Fórum de Comunidades Tradicionais de Angra dos Reis, Paraty e Ubatuba (FCT)

Grassroots Movement to Defend Lands and Livelihoods of Indigenous, Caiçara and Quilombola Communities

Fórum de Comunidades Tradicionais de Angra dos Reis, Paraty e Ubatuba (FCT) was founded in 2007 in the Southeast of Brazil. FCT is a local grassroots movement born out of the historic alliance between Indigenous, Caiçara, and Quilombola peoples and communities. They realized that together they are stronger and better equipped to resist the encroachment onto their territories, the violation of their rights and threats to their traditional ways of living.

FCT organizes, mobilizes, and represents more than 150 Guaraní, Caiçara and Quilombola communities to defend their territories, protect the Atlantic Forest biome, their identities and cultures, and ensure their Buen Vivir. FCT’s actions are guided by eight axes that they call frentes de luta or fronts of struggle:

  • Youth Nucleus
  • Nhandereko Community-Based Tourism Network
  • Differentiated Education
  • Culture
  • Artisan Fishery
  • Cuisine of Traditions
  • Agroecology
  • Women

Based on an ancestral vision of the world that opposes the time and logic of the capitalist system of accumulating land, goods and capital, they understand nature as a living entity that has a relationship of kinship and interdependence with their communities. In their view, communities need the territory to stay alive and thrive, and the territory needs the communities to stay alive and thrive. This interaction is directly responsible for the high rates of biodiversity preserved in their territories.
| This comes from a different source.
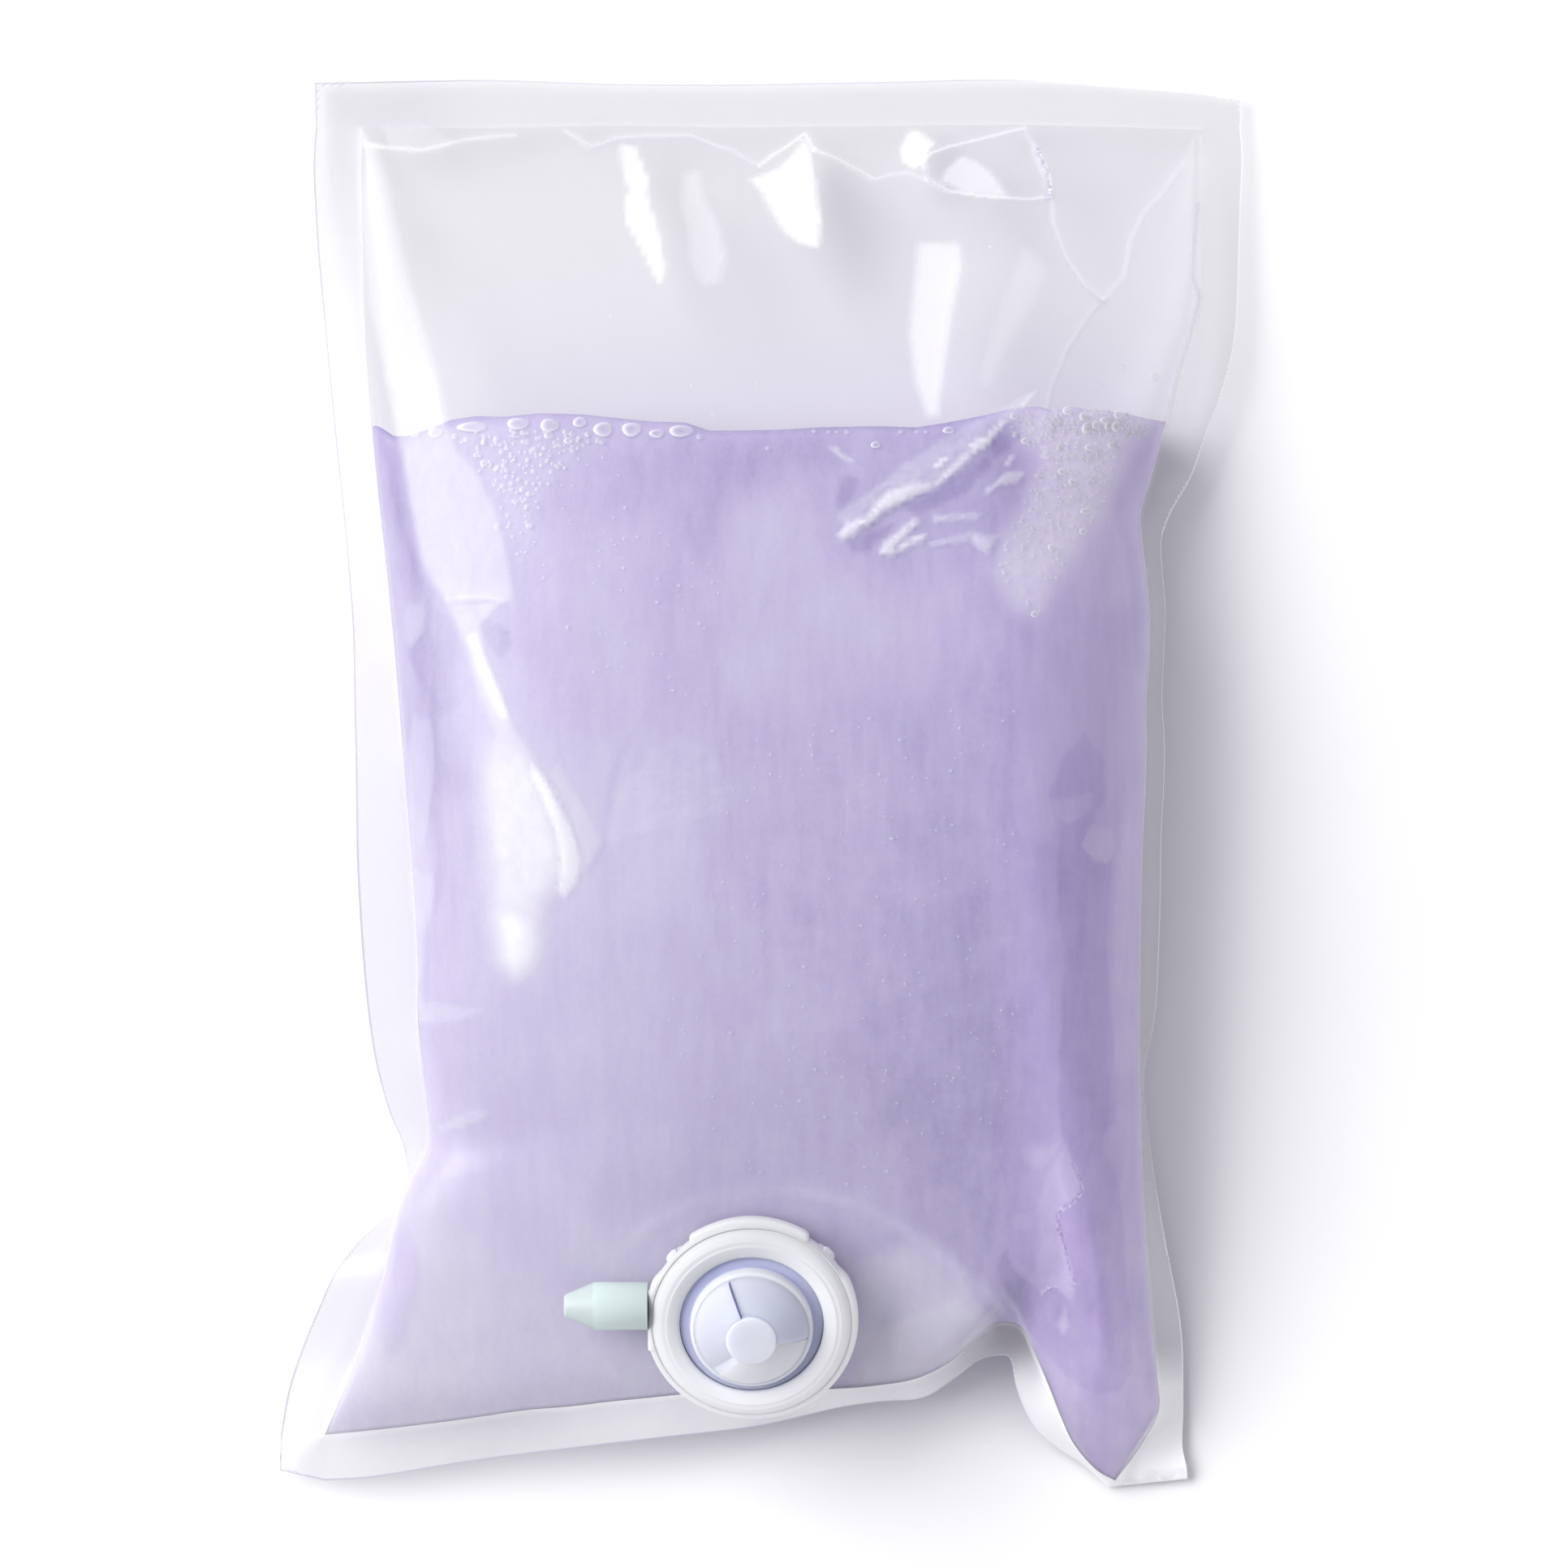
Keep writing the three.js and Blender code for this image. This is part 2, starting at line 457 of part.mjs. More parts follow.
// pump dome: rim, upright wall, three overlapping vanes, flat button; hollow below
{
  const outer = [
    [DOME_R, 7.1], [DOME_R, DOME_SHOULDER - 1.1], [DOME_R - 0.2, DOME_SHOULDER - 0.45], [DOME_R - 0.7, DOME_SHOULDER],
    [9.0, 13.4], [7.2, 14.75], [5.6, 15.85], [BUTTON_R + 0.15, 16.35],
  ];
  const inner = [
    [4.0, 15.2], [6.6, 13.7], [8.8, 12.1], [DOME_R - DOME_WALL, 11.0], [DOME_R - DOME_WALL, 6.7],
  ];
  const profile = [
    [0, DOME_TOP], [BUTTON_R - 0.25, DOME_TOP], [BUTTON_R, DOME_TOP - 0.25], [BUTTON_R, 16.6], ...outer.slice().reverse(),
    [16.9, 7.1], [16.9, 6.7], ...inner.slice().reverse(), [0, 15.6],
  ];
  const g = new THREE.LatheGeometry(profile.map(([r, w]) => new THREE.Vector2(r, w)), 60);
  g.rotateX(Math.PI / 2);
  const d = outward(bare(g));
  // each vane stands proud at one edge and sinks towards the next
  const p = d.attributes.position;
  for (let i = 0; i < p.count; i++) {
    const x = p.getX(i), y = p.getY(i), z = p.getZ(i), r = Math.hypot(x, y);
    if (r < BUTTON_R + 0.05 || r > DOME_R - 0.5 || z < 11.9) continue;
    const inside = inner.some(([a, b]) => Math.abs(r - a) < 0.02 && Math.abs(z - b) < 0.02);
    if (inside) continue;
    let angle = THREE.MathUtils.radToDeg(Math.atan2(y, x));
    let lift = 0;
    for (const edge of VANE_EDGES) {
      const along = ((angle - edge) % 360 + 360) % 360;
      if (along < 120) lift = VANE_STEP * (1 - along / 120);
    }
    p.setZ(i, z + lift * Math.min(1, (DOME_R - 0.4 - r) / 1.2));
  }
  valve.add(piece('pump_dome', d, domeWhite));
}

// nozzle: straight tube pushed on the spigot, coned tip, bored through
const lying = (g) => {
  g.rotateY(-Math.PI / 2);
  g.translate(0, NOZZLE_OFFSET, NOZZLE_W);
  return g;
};
valve.add(piece('nozzle', lying(turned([
  [NOZZLE_BORE, -NOZZLE_START], [NOZZLE_R, -NOZZLE_START], [NOZZLE_R, -NOZZLE_CONE],
  [NOZZLE_TIP_R + 0.1, -NOZZLE_END - 0.25], [NOZZLE_TIP_R - 0.15, -NOZZLE_END], [NOZZLE_TIP_BORE, -NOZZLE_END], [NOZZLE_TIP_BORE, -NOZZLE_END - 2.2],
  [NOZZLE_BORE, -NOZZLE_CONE - 0.4],
], 24)), mint));

// outlet valve: a soft duckbill inside the nozzle
valve.add(piece('outlet_valve', lying(turned([
  [0, 27.6], [0.7, 27.6], [2.0, 24.2], [2.55, 23.8], [2.55, 22.7], [1.5, 22.7], [1.4, 24.0], [0, 26.6],
], 20)), seal));

bag.position.set(...ORIGIN_SHIFT);
export default bag;
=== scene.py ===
import math

import bmesh
import bpy
import numpy as np
from mathutils import Matrix, Vector
from mathutils.geometry import delaunay_2d_cdt


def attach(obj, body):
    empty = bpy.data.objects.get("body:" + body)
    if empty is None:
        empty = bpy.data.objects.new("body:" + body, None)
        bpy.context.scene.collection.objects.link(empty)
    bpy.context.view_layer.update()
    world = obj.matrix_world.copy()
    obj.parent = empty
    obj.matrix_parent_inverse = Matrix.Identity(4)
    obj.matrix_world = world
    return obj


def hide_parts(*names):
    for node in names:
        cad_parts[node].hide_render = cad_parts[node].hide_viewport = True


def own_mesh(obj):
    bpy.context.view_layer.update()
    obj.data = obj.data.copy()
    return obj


# Body wash refill bag, lying on its back: clear film pouch, lilac body wash, press-dome valve.
# Lengths are millimetres up to the point where a mesh is made, and metres from there on.

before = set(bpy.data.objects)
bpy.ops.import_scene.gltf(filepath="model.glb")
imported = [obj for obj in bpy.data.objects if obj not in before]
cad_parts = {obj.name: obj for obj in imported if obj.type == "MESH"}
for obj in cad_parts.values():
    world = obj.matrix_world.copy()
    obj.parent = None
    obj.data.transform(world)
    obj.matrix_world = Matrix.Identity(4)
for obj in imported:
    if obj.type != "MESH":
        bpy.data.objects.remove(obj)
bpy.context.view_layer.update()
COLLECTION = bpy.context.scene.collection

# ---- the pouch's outline: weld's inner edge and film's cut edge, x y z x y z ---------------
LEFT = [
    [-80.36, -119.77, 5.5, -88.63, -120.04, 3],
    [-76.48, -110.91, 7.5, -86.83, -111.06, 6],
    [-73.39, -103.32, 9, -84.21, -103.44, 7.67],
    [-71.09, -95.79, 10, -81.05, -95.9, 8.81],
    [-68.79, -89.76, 11, -78.3, -89.96, 8.66],
    [-67.57, -83.79, 11.5, -73.92, -84.14, 6.83],
    [-66.2, -77.81, 12, -67.68, -78.36, 4.36],
    [-63.8, -72.29, 12.5, -65.26, -72.84, 4.15],
    [-60.8, -66.18, 13, -65.78, -66.59, 6.2],
    [-60.92, -59.93, 13.5, -68.18, -60.17, 9],
    [-61.93, -51.01, 14, -70.48, -51.13, 11.43],
    [-62.67, -42.13, 14, -71.8, -42.18, 12.64],
    [-62.67, -31.76, 14, -72.8, -31.79, 13.13],
    [-63.71, -13.99, 14, -73.87, -14, 12.96],
    [-64.45, -5.11, 14, -74.02, -5.11, 12.7],
    [-65.19, 3.78, 14, -74.16, 3.79, 12.44],
    [-66.11, 15.63, 13.5, -74.44, 15.66, 11.84],
    [-67.18, 27.5, 13, -74.72, 27.55, 11.2],
    [-68.41, 39.38, 12.3, -75.63, 39.45, 10.4],
    [-69.81, 51.3, 11.3, -76.78, 51.39, 9.4],
    [-70.77, 60.25, 10.4, -77.83, 60.36, 8.47],
    [-71.89, 72.22, 9.2, -79.08, 72.35, 7.25],
    [-72.73, 84.23, 7.8, -80.32, 84.37, 5.94],
    [-73.16, 99.29, 6, -81.78, 99.43, 4.4],
    [-73.58, 114.39, 4.2, -82.59, 114.52, 3.01],
    [-73.49, 120.9, 3.4, -82.24, 121.02, 2.4],
]
RIGHT = [
    [65.15, -128.42, 3, 78.37, -125.97, 2.2],
    [68.95, -123.01, 4.5, 77.64, -122.4, 2],
    [72.83, -115.43, 7, 77.79, -115.96, 2],
    [72.59, -108.87, 8.5, 77.77, -109.5, 2.2],
    [71.9, -102.78, 10, 77.58, -103.46, 2.8],
    [71.22, -96.57, 11.3, 76.87, -97.25, 3.6],
    [70.23, -84.41, 13, 74.47, -85.04, 4.89],
    [69.58, -72.19, 14, 72.3, -72.73, 5.8],
    [69.1, -60.16, 14.6, 70.74, -60.62, 6.3],
    [68.94, -53.94, 14.8, 70.34, -54.35, 6.5],
    [68.92, -41.35, 15, 72.31, -41.66, 6.9],
    [69.07, -25.22, 15, 73.12, -25.4, 7.2],
    [69.52, -9.1, 15, 73.41, -9.16, 7.2],
    [69.96, -0.96, 15, 73.87, -0.96, 7.05],
    [70.12, 7.18, 14.8, 74.03, 7.23, 6.9],
    [70.14, 15.18, 14.5, 73.6, 15.29, 6.55],
    [70.76, 23.33, 14, 73.92, 23.5, 6.2],
    [70.79, 31.48, 13.6, 74.24, 31.71, 5.86],
    [70.22, 37.87, 13.2, 73.79, 38.13, 5.6],
    [69.5, 44.41, 12.8, 73.53, 44.7, 5.6],
    [69.23, 49.32, 12.3, 75.16, 49.62, 5.8],
    [71.22, 55.89, 11.4, 78.84, 56.16, 6.27],
    [73.67, 64.72, 10.2, 81.96, 64.94, 6.52],
    [75.36, 70.72, 9.4, 84.33, 70.93, 6.2],
    [77.65, 78.23, 8.4, 86.51, 78.44, 5.4],
    [79.35, 84.24, 7.6, 87.45, 84.45, 4.87],
    [80.32, 94.77, 6.4, 87.94, 94.99, 3.98],
    [80.57, 106.84, 5, 88.36, 107.02, 3.16],
    [80.65, 115.92, 3.9, 88.74, 116.05, 2.6],
    [80.68, 120.46, 3.4, 88.39, 120.58, 2.3],
]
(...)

FCT together with the Observatório de Territórios Sustentáveis e Saudáveis da Bocaina has led a process of mapping communities, traditional territories, and needs for territorial management and environmental education, including basic and ecological sanitation. Almost 200 communities have been reached so far. FCT has also advocated for a school curriculum that includes ancestral knowledge and history of the Guaraní, Caiçara and Quilombola people and communities. They use cultural productions and campaigns to make their cultures visible to people and institutions across society, strengthening culture and identity throughout their territories, and educating people on how the traditional knowledge supports biodiversity and community wellbeing.